Fourth red flag, these influencers had started promoting a festival, that literally had not even been planned yet. There was very little substance to sell. Fifth red flag, influencer marketing is great, but without a proper strategy implemented you will not get results. I got the sense that, because this was meant to be the celebrity event of the year, it made sense to only invest in influencer marketing and get the who’s who of Hollywood behind the festival.
Sixth red flag, at this point, there actually had not been any substantial planning in terms of what it was going to be. It was just the vision that they were following to create this. Having a vision is great, but until you put things down on paper so you know exactly what is required, there’s no direction. By this point, they were also selling tickets to this exclusive festival. If I remember correct, one of the options were for VIP packages that involved a luxury villa. Enter issues with the lawyers. For whatever reason, Norman’s Cay could no longer be the event venue and this was roughly 6-weeks out from the event. A quick hunt for a back up venue, and the Fyre Festival was now going to be in the Exuma Islands in the Bahamas.
Seventh red flag, this island was in no way, shape or form an option to handle the capacity of what this festival wanted to put forward. There were no luxury villas, and well no time to build those. Instead, the construction of camping tents begun. There was no research into whether the island can handle the dates, no information on weather but rather a it will work out no matter what. You are not invincible just because you have a lot of money.
Eighth red flag, again no actual documenting of budget meant, that there was no way of accounting for all of the adhoc costs that came up i.e. the construction of the tents, payment to those making food for the crew, Customs fees to bring in water and more.

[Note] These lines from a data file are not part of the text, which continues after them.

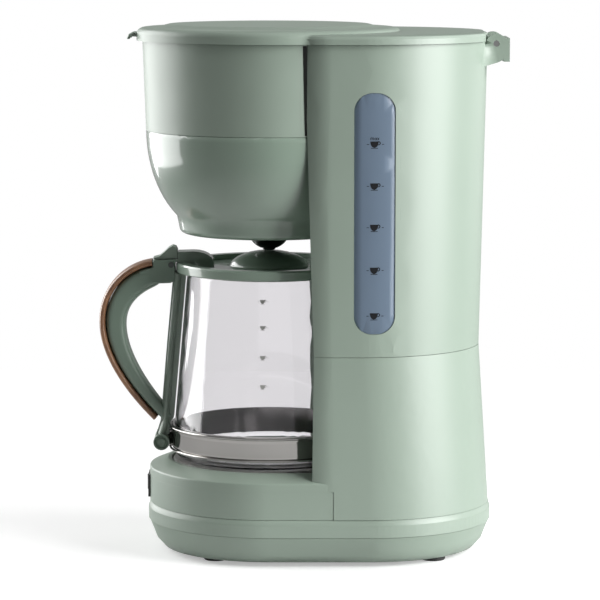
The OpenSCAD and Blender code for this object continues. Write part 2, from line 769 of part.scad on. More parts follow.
module hinge_ears() {
    root_y = tank_rear_y + rim_w - 4;
    rear_y = hinge_y + hinge_ear_r - 1.2;
    low_z = rim_z - 13.3;
    for (side = [-1, 1]) translate([side * (ear_in + ear_t / 2), 0, 0]) {
        translate([0, hinge_y, hinge_z]) rotate([0, 90, 0])
            cylinder(h = ear_t, r = hinge_ear_r, center = true, $fn = 64);
        rotate([90, 0, 90]) linear_extrude(ear_t, center = true)
            polygon([[root_y, low_z - 3], [rear_y - 4, low_z], [rear_y, low_z + 2],
                     [rear_y, hinge_z + 3.6], [hinge_y, hinge_z + 3],
                     [hinge_y - hinge_ear_r + 0.6, hinge_z], [root_y, hinge_z - 1]]);
    }
    // stop plate behind the knuckle
    translate([-(ear_in + ear_t), rear_y - 0.4, low_z + 0.4])
        cube([2 * (ear_in + ear_t), stop_t + 0.4, 15]);
}

// Slot for the level window, through the wall on the +X side
module window_slot(shrink) {
    r = window_w / 2 - shrink;
    z0 = seam_z + window_rise + shrink;
    z1 = seam_z + window_rise + window_h - shrink;
    end_r = window_end_r - shrink;
    translate([rim_w - 12, window_y, 0]) rotate([90, 0, 90]) linear_extrude(14) {
        translate([-r, z0 + end_r]) square([2 * r, z1 - z0 - 2 * end_r]);
        translate([-r + end_r, z0]) square([2 * r - 2 * end_r, z1 - z0]);
        for (y = [-1, 1]) for (z = [z0 + end_r, z1 - end_r])
            translate([y * (r - end_r), z]) circle(r = end_r);
    }
}

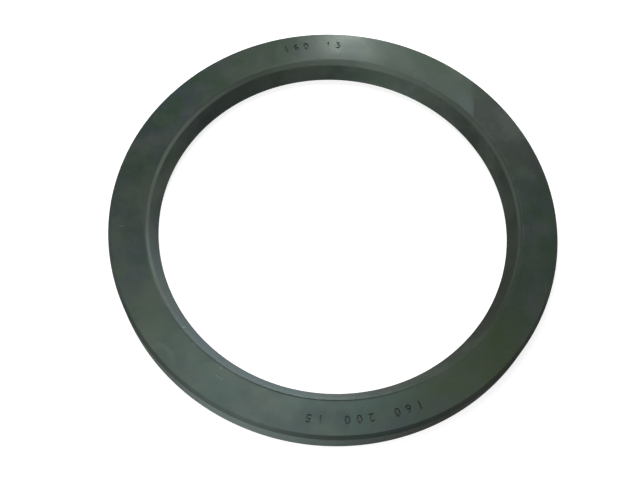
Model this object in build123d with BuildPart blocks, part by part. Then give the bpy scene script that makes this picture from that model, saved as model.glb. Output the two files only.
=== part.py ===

By this time, it is time for D-Day, but there are no artists who have arrived, or the luxury villas that those paying mega money for the VIP packages are expecting, in fact nothing was there. Of course, once the crowd starting coming and realising what the reality was of this luxury festival, there was a decent backlash. They were expecting at least 6000 people to attend and the camps were full with just the first group that had arrived. The only solution was to turn around and go back, which was a mammoth effort on its own.
Ninth red flag and probably the biggest of them all, there was no mention of insurance. At all. How can someone produce an event of this capacity and not get insurance. To be fair, I don’t know if they did or didn’t have insurance, but there was no mention of this in the documentary. Again, another thing that should have been explicit rather than implicit.
The second part of the documentary then goes on to talk about Billy’s actual intentions behind the Fyre Festival, which was to scam people. He got some jail time and was out on bail, and immediately scammed those on the list who had planned on attending Fyre Festival initially. Some got scammed again, some ignored those contacts.
Overall, I think Fyre Festival perhaps could have been something great, but one Co-Founder didn’t care too much about what it was as long as he got his money, and the other Co-Founder really wanted it to be something big. There wasn’t enough of an alignment in the vision to make it happen. There were far too many red flags in making something of this nature happen. There was very little accounted for in terms of a back up.
Watching this documentary has truly taught me, that all that glitters isn’t gold. Shakespeare sure knew what he was talking about in the Merchant of Venice.
Have you watched the documentary? What are your thoughts?